The police department in Smithfield, N.C., has said it would no longer respond to all 911 calls and would stop pursuing some misdemeanor crimes if the town didn’t approve a measure to increase the department’s budget for gasoline, according to the Raleigh News & Observer.
Police Chief Michael Scott will ask the town council to allow him to reallocate some of his $30,000 office supply and equipment repair funds to compensate for the shortfall in the gas budget. Smithfield reportedly cut the fuel budget by 14 percent — or by about $10,000 — from previous fiscal year – according to the paper. Without an increase, the department runs out of gas by February 2012.
The Smithfield Police Department is expected to detail how the town’s budget cuts would affect street patrol later today. Scott said the department had already had to cut back on patrols — and has even halved the number of patrol cars on the roads at times.

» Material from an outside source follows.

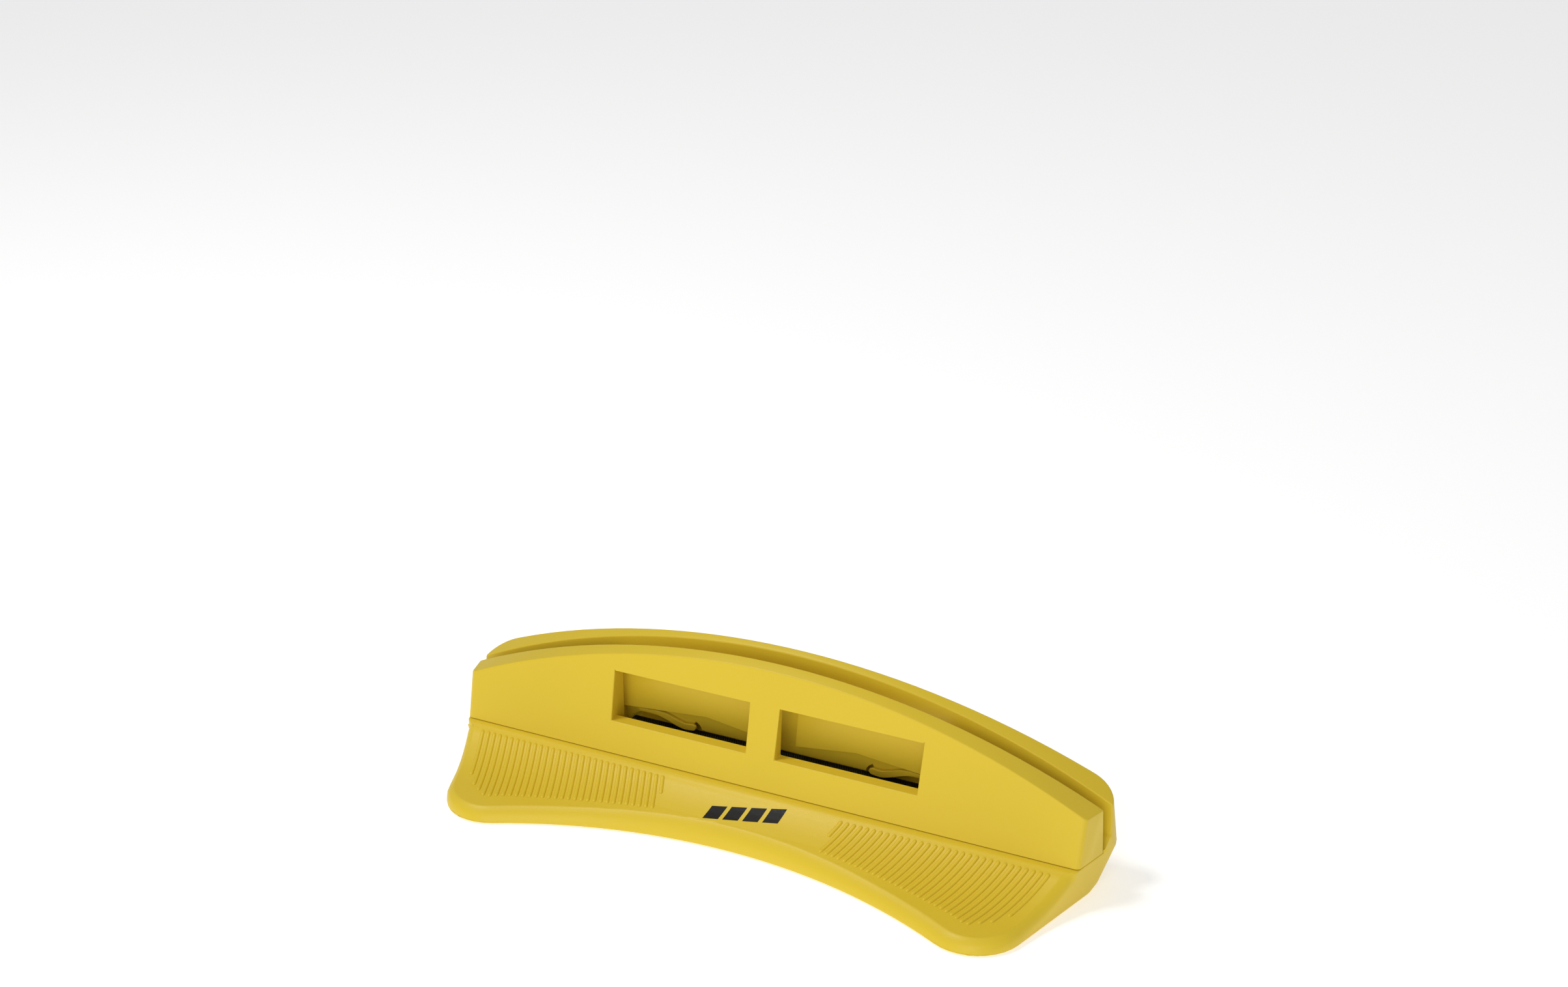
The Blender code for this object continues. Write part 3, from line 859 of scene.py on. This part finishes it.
class SHARPENER_OT_mark(bpy.types.Operator):
    """Prints a plain mark of slanting bars in the middle of the ramp"""

    bl_idname = "sharpener.mark"
    bl_label = "Printed mark"

    bars: IntProperty(name="Bars", description="Number of bars in the mark", default=4, min=1)

    def execute(self, context):
        surface = surface_of(bpy.data.objects["moulded_base"])
        centre = SEAM_POINT + MARK_CENTRE
        turn = Matrix.Rotation(MARK_TURN, 3, "Z")
        width = (MARK_LENGTH - MARK_GAP * (self.bars - 1)) / self.bars
        bm = bmesh.new()
        for number in range(self.bars):
            left = -MARK_LENGTH / 2 + number * (width + MARK_GAP)
            made = bmesh.ops.create_grid(bm, x_segments=8, y_segments=8, size=0.5)
            for vertex in made["verts"]:
                u, v = vertex.co.x + 0.5, vertex.co.y + 0.5
                flat = Vector(
                    (left + u * width + (v - 0.5) * MARK_LEAN, (v - 0.5) * MARK_DEPTH, 0.0)
                )
                place = centre + turn @ flat
                place.z = CLEAR_HEIGHT
                hit = surface.ray_cast(place, Vector((0, 0, -1)))
                if hit[0] is None:
                    raise RuntimeError("the mark lies off the ramp")
                vertex.co = hit[0] - INK_SUNK * hit[1]
        mesh = bpy.data.meshes.new("printed_mark")
        bm.to_mesh(mesh)
        bm.free()
        piece = new_piece("printed_mark", mesh, printed_ink())
        layer = piece.modifiers.new("ink", "SOLIDIFY")
        layer.thickness = INK_THICKNESS
        layer.offset = 1.0
        finished = evaluated_mesh(piece, "printed_mark")
        piece.modifiers.clear()
        piece.data = finished
        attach(piece, "base")
        return {"FINISHED"}


class SHARPENER_OT_stage(bpy.types.Operator):
    """Sets the floor, the soft studio light and the camera"""

    bl_idname = "sharpener.stage"
    bl_label = "Stage"

    def soft_light(self, name, place, size, power):
        light = bpy.data.lights.new(name, "AREA")
        light.shape = "DISK"
        light.size = size
        light.energy = power
        lamp = bpy.data.objects.new(name, light)
        bpy.context.scene.collection.objects.link(lamp)
        lamp.location = place
        aim = LIGHT_TARGET - lamp.location
        lamp.rotation_euler = aim.to_track_quat("-Z", "Y").to_euler()

    def execute(self, context):
        scene = context.scene
        bpy.ops.mesh.primitive_plane_add(size=FLOOR_SIZE, location=(0.0, 0.0, -FLOOR_DROP))
        floor = context.object
        floor.name = "studio_floor"
        material, _tree, shader, _place = new_material("Pale studio floor")
        shader.inputs["Base Color"].default_value = FLOOR_COLOUR
        shader.inputs["Roughness"].default_value = FLOOR_ROUGHNESS
        shader.inputs["Emission Color"].default_value = WHITE
        shader.inputs["Emission Strength"].default_value = FLOOR_GLOW
        floor.data.materials.append(material)

        world = bpy.data.worlds.new("Soft white room")
        scene.world = world
        world.use_nodes = True
        background = world.node_tree.nodes["Background"]
        background.inputs["Color"].default_value = WHITE
        background.inputs["Strength"].default_value = ROOM_STRENGTH
        for name, place, size, power in SOFT_LIGHTS:
            self.soft_light(name, place, size, power)

        lens = bpy.data.cameras.new("camera")
        lens.lens = CAMERA_LENS
        lens.sensor_width = CAMERA_SENSOR
        lens.clip_start = CAMERA_NEAR
        camera = bpy.data.objects.new("camera", lens)
        scene.collection.objects.link(camera)
        camera.location = SEAM_POINT + CAMERA_PLACE
        aim = CAMERA_TARGET - CAMERA_PLACE
        camera.rotation_euler = aim.to_track_quat("-Z", "Y").to_euler()
        scene.camera = camera
        scene.view_settings.view_transform = "Standard"
        return {"FINISHED"}


class SHARPENER_PT_panel(bpy.types.Panel):
    """Lists the pieces of the sharpener"""

    bl_idname = "SHARPENER_PT_panel"
    bl_label = "Ski scraper sharpener"
    bl_space_type = "VIEW_3D"
    bl_region_type = "UI"
    bl_category = "Sharpener"

    def draw(self, context):
        layout = self.layout
        for group in (
            context.scene.sharpener_plastic,
            context.scene.sharpener_ribs,
            context.scene.sharpener_file,
        ):
            box = layout.box()
            for name in group.__annotations__:
                box.prop(group, name)
        for operator in OPERATORS:
            layout.operator(operator.bl_idname)


GROUPS = (
    ("sharpener_plastic", SharpenerPlastic),
    ("sharpener_ribs", SharpenerRibs),
    ("sharpener_file", SharpenerFile),
)
OPERATORS = (
    SHARPENER_OT_base,
    SHARPENER_OT_cover,
    SHARPENER_OT_ribs,
    SHARPENER_OT_file,
    SHARPENER_OT_fingers,
    SHARPENER_OT_screws,
    SHARPENER_OT_feet,
    SHARPENER_OT_mark,
    SHARPENER_OT_stage,
)


def register():
    for name, group in GROUPS:
        bpy.utils.register_class(group)
        setattr(bpy.types.Scene, name, PointerProperty(type=group))
    for made in (*OPERATORS, SHARPENER_PT_panel):
        bpy.utils.register_class(made)


def unregister():
    for made in (SHARPENER_PT_panel, *reversed(OPERATORS)):
        bpy.utils.unregister_class(made)
    for name, group in reversed(GROUPS):
        delattr(bpy.types.Scene, name)
        bpy.utils.unregister_class(group)


def main():
    register()
    bpy.ops.sharpener.base()
    bpy.ops.sharpener.cover()
    bpy.ops.sharpener.ribs()
    bpy.ops.sharpener.file()
    bpy.ops.sharpener.fingers()
    bpy.ops.sharpener.screws()
    bpy.ops.sharpener.feet()
    bpy.ops.sharpener.mark()
    bpy.ops.sharpener.stage()


if __name__ == "__main__":
    main()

The town recently experienced a series of crimes – an armed robbery of a convenience store, a theft of tires and rims from an auto shop — that Scott said could have been prevented by heavier patrolling.
“Those things can all be directly related to patrol issues,” he said, according to the News & Observer. He also said that the department had been fielding complaints about the lowered police presence, and that some callers had even asked if they should buy guns to protect themselves.
City council members reportedly asked Scott to study alternatives to his plan to shift funds from one part of the budget to another. The alternatives that the police chief plans to present later today are unprecedented. According to the News & Observer, department officials said that detectives would be asked to investigate only felony crimes and would be forced to drop misdemeanor investigations for now.
The plan also means that 911 calls made from hotels and pay phones would be ignored when they were followed by hang ups, “as a very high percentage of these calls are errors in dialing.” Police would also stop responding to burglar alarms, because of the high number of false alerts. Patrolling would also stop on the southern and western sections of town, according to the paper, because these are not areas of violent crime.
Councilman Perry Harris said he wanted the department to look for other money-saving measures. One suggestion was that the town sell 10 older squad cars to pay for the 10 new vehicles they bought this year.
“I think we need to uncover every rock and every stone to see other areas where we could save some money,” he said.